COMET : tractable reactive program synthesis Chen, Christopher


Reactive programs are programs that process external events, such as signals and messages. Device drivers and cloud microservices are examples of reactive programs. Systems built from reactive programs are concurrent and exhibit a high degree of nondeterminism, making non-exhaustive testing inadequate. A higher-level language can be used to write a specification: a formal definition of a program’s desired behaviour. Such specifications may be easier to reason about, but proofs of the specification say nothing of a low-level implementation. Program synthesis is one way to bridge this gap. A synthesizer searches a space of candidate programs for an implementation that satisfies the specification. In general, the number of candidate programs is infinite, making synthesis undecidable. Even a bounded search, e.g., on program length, soon becomes intractable as that search space grows exponentially. This work introduces COMET, a system for synthesizing reactive programs from unbounded nondeterministic iterative transformations (UNITY) specifications. Recent work in symbolic execution and solver-aided synthesis has advanced the state of the art, but symbolic techniques also lead to exponential blowup.
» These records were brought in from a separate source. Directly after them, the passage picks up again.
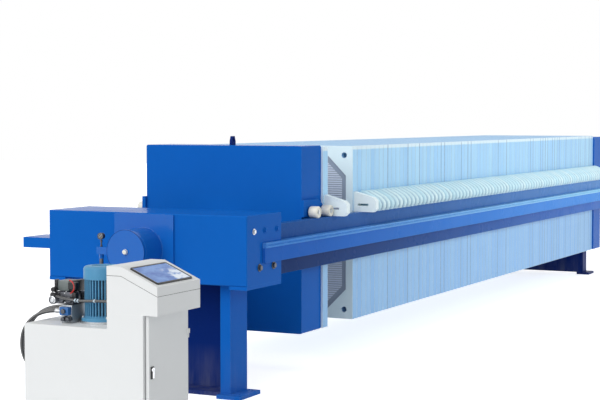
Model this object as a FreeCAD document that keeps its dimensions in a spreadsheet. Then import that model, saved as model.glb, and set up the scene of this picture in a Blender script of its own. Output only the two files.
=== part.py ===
import FreeCAD, Part
import Sketcher
import math
import os
import re

# Plate filter press with its hydraulic station, in millimetres.
# X runs along the press from the hydraulic end to the thrust end, Y across it, Z up.
# The origin is on the floor, midway between the feet of the hydraulic end.

document = FreeCAD.newDocument("FilterPress")
vector = FreeCAD.Vector

sizes = {
    # plate pack
    "plate_size": 1250, "plate_bottom": 292, "plate_pitch": 80, "cloth_gap": 2, "plate_count": 80,
    "pack_front": 1600, "recess_margin": 55, "recess_cut": 160, "recess_depth": 14,
    "port_radius": 22.5, "port_inset": 68,
    "handle_reach": 175, "handle_root": 150, "handle_tip": 104, "handle_thick": 54, "handle_bevel": 22,
    "handle_socket": 12, "grip_width": 84, "grip_height": 16, "grip_lift": 44, "grip_inset": 34,
    # side beams and what they carry
    "beam_clearance": 15, "beam_thick": 60, "beam_bottom": 745, "beam_top": 1069, "beam_tongue": 160,
    "guard_start": 8, "guard_depth": 50, "guard_bottom": 842, "guard_height": 93,
    "rail_height": 32, "rail_depth": 57, "rail_groove": 7,
    # hydraulic end
    "seat_ahead": 200, "seat_length": 460, "seat_height": 434, "seat_cheek": 32, "seat_bevel": 5,
    "cap_plate": 22, "cap_width": 124, "leg_depth": 220, "leg_width": 70, "leg_outer": 565, "seat_drop": 33,
    "web_plate": 16, "sill_ahead": 85, "foot_plate": 25, "foot_out": 95, "foot_ahead": 55,
    "anchor_radius": 11, "anchor_spacing": 160, "anchor_inset": 42,
    "barrel_radius": 137, "barrel_ahead": 198, "barrel_behind": 60, "barrel_floor": 30,
    "end_cap": 25, "plug_radius": 16, "plug_height": 14, "mount_plate": 12, "mount_half": 217,
    "tongue_gap": 0.5, "barrel_gap": 1, "rod_gap": 0.5,
    "rod_radius": 80, "rod_inside": 1080, "rod_flange": 40, "rod_flange_radius": 150,
    "cap_port": -395, "rod_port": -262, "port_drop": 28,
    "gauge_block": 44, "gauge_side": 195, "gauge_over": 24, "gauge_neck": 66, "gauge_radius": 21,
    "gauge_depth": 30, "gauge_stem": 14,
    # movable head
    "head_back": 800, "head_thick": 302, "head_narrower": 15, "head_below": 7, "head_above": 13,
    "head_round": 14, "roller_radius": 40, "roller_length": 68, "roller_lift": 0.3, "roller_gap": 6,
    "roller_spacing": 194, "journal_radius": 14, "journal_gap": 0.2,
    "bracket_thick": 26, "bracket_back": 20, "bracket_height": 112, "bracket_lift": 10, "bracket_slope": 95,
    "eye_width": 60, "eye_height": 62, "eye_thick": 16, "eye_radius": 13,
    # thrust end
    "thrust_thick": 280, "thrust_raised": 3, "thrust_lower": 12,
    "stand_behind": 92, "stand_depth": 145, "stand_half": 500, "stand_plate": 20,
    "thrust_foot_out": 66, "thrust_anchor_spacing": 100, "thrust_anchor_inset": 33,
    "feed_radius": 52, "feed_wall": 6, "feed_length": 110,
    "feed_flange_radius": 105, "feed_flange_thick": 18, "feed_bolt_circle": 85, "feed_bolt_radius": 9,
    # drive housing of the plate shifter, on the far side
    "drive_ahead": 192, "drive_width": 213, "drive_bottom": 893, "drive_height": 68, "drive_behind": 60,
    # hydraulic station
    "station_x": -1782, "station_depth": 430, "hood_front": -1071, "door_face": -984, "console_back": -766,
    "tank_length": 521, "tank_height": 658, "console_top": 985, "hood_bottom": 740, "hood_nose": 889,
    "hood_flat": 87, "sheet_wall": 4, "frame_rim": 27, "door_thick": 18, "door_sheet": 2, "door_rim": 14, "door_gap": 5,
    "door_foot": 90, "door_side": 19, "hinge_radius": 5, "hinge_out": 3, "hinge_length": 48,
    "hinge_high": 601, "hinge_low": 150, "lock_height": 444, "lock_size": 30, "lock_depth": 12,
    "panel_start": -1750, "panel_length": 352, "panel_foot": 20, "panel_width": 186, "panel_thick": 8,
    "panel_rim": 9, "panel_recess": 2, "panel_round": 14,
    "motor_radius": 98, "motor_y": -600, "motor_ahead": 215, "motor_flange": 30, "motor_flange_radius": 115,
    "motor_height": 225, "cowl_height": 50, "cowl_step": 5, "cowl_bevel": 16,
    # valves on the tank
    "block_start": -1680, "block_length": 180, "block_near": -478, "block_far": -410, "block_height": 96,
    "valve_far": -340, "valve_height": 70, "coil_height": 58, "coil_near": -478, "knob_radius": 22,
    "knob_depth": 26, "fitting_length": 20, "fitting_across": 15,
    # hoses and cable
    "hose_diameter": 18, "cable_diameter": 16, "plug_length": 33,
}

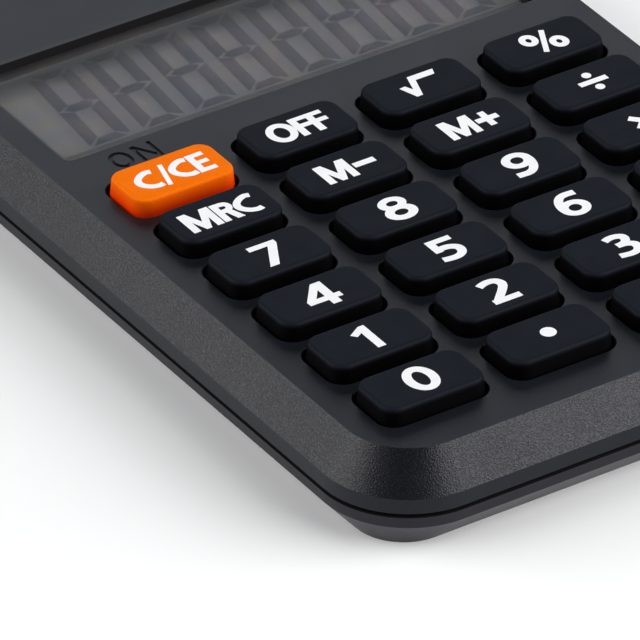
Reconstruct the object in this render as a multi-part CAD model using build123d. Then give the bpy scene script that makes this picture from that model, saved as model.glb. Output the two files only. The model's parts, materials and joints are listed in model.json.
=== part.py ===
"""Pocket calculator, 98 x 62 x 11 mm, as an assembly of its separate pieces.

Frame: millimetres, +Z out of the keypad, +Y towards the display, +X to the right.
The origin is on the table, under the middle of the body.
"""

import os
from math import atan
from math import degrees

from build123d import *

# Body outline, measured at its widest line, where the two shells meet.
BODY_WIDTH = 62.0
BODY_LENGTH = 98.0

# Heights of the outer profile, from the table up.
UNDERSIDE_Z = 0.0
BAND_LOW_Z = 2.70
LOWER_RIM_Z = 3.80
UPPER_RIM_Z = 4.22
LIP_TOP_Z = 5.60
FACE_Z = 9.45
KEY_TOP_Z = 11.0

# How far the outline lies inside the widest line at those heights.
BAND_INSET = 0.10
UNDERSIDE_INSET = 2.40
LIP_INSET = 0.15
CREASE_INSET = 2.45
CREASE_RADIUS = 6.3
UNDERSIDE_RADIUS = 5.0

# Walls of the two shells.
WALL = 1.5
FACE_THICKNESS = 1.1
FLOOR_THICKNESS = 1.2
TONGUE_TOP_Z = 5.10
TONGUE_THICKNESS = 0.8
TONGUE_GAP = 0.15

# Keys: a grid of four columns and six rows.
COLUMN_PITCH = 13.4
ROW_PITCH = 8.02
FIRST_ROW_Y = 1.1
KEY_WIDTH = 10.8
KEY_LENGTH = 6.1
KEY_RADIUS = 1.6
KEY_DRAFT = 0.097
KEY_TOP_FILLET = 0.4
KEY_ROOF = 1.1
KEY_WALL = 0.9
KEY_TRAVEL = 0.8
HOLE_WIDTH = 11.35
HOLE_LENGTH = 6.8
HOLE_RADIUS = 1.75
HOLE_CHAMFER = 0.1
FLANGE_OVERHANG = 0.6
FLANGE_THICKNESS = 0.75
FLANGE_CLEARANCE = 0.1
PLUNGER_RADIUS = 1.5
PLUNGER_BOTTOM_Z = 7.40

KEY_ROWS = [
    ["key_clear", "key_off", "key_square_root", "key_percent"],
    ["key_memory_recall", "key_memory_minus", "key_memory_plus", "key_divide"],
    ["key_7", "key_8", "key_9", "key_multiply"],
    ["key_4", "key_5", "key_6", "key_minus"],
    ["key_1", "key_2", "key_3", "key_plus"],
    ["key_0", "key_point", "key_equals"],
]
TALL_KEY = "key_plus"

# Display and solar windows in the face: middle and size.
DISPLAY_MIDDLE = (0.0, 18.525)
DISPLAY_SIZE = (51.3, 17.3)
WINDOW_RADIUS = 0.6
WINDOW_CHAMFER = 0.3
SOLAR_MIDDLE = (10.5, 38.7)
SOLAR_SIZE = (30.0, 9.0)
LENS_OVERLAP = 0.8
LENS_THICKNESS = 0.9

# Liquid crystal display, from the lens down.
GLASS_THICKNESS = 0.7
GLASS_HALF_WIDTH = 27.0
FRONT_GLASS_Y = (7.7, 29.4)
REAR_GLASS_Y = (9.7, 29.4)
REFLECTOR_THICKNESS = 0.1
ZEBRA_Y = (7.9, 9.5)
ZEBRA_HALF_WIDTH = 23.0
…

COMET seeks to avoid exponential blowup by constraining the search space and synthesizing in small steps. COMET synthesizes non-trivial programs for sequential and concurrent languages by applying three techniques: symbolic execution of the specification into guarded traces, intermediate target trace synthesis, and recursive synthesis of target expressions. To evaluate this approach, I synthesize Arduino and Verilog programs from UNITY specifications of the Paxos consensus proposer and acceptor roles.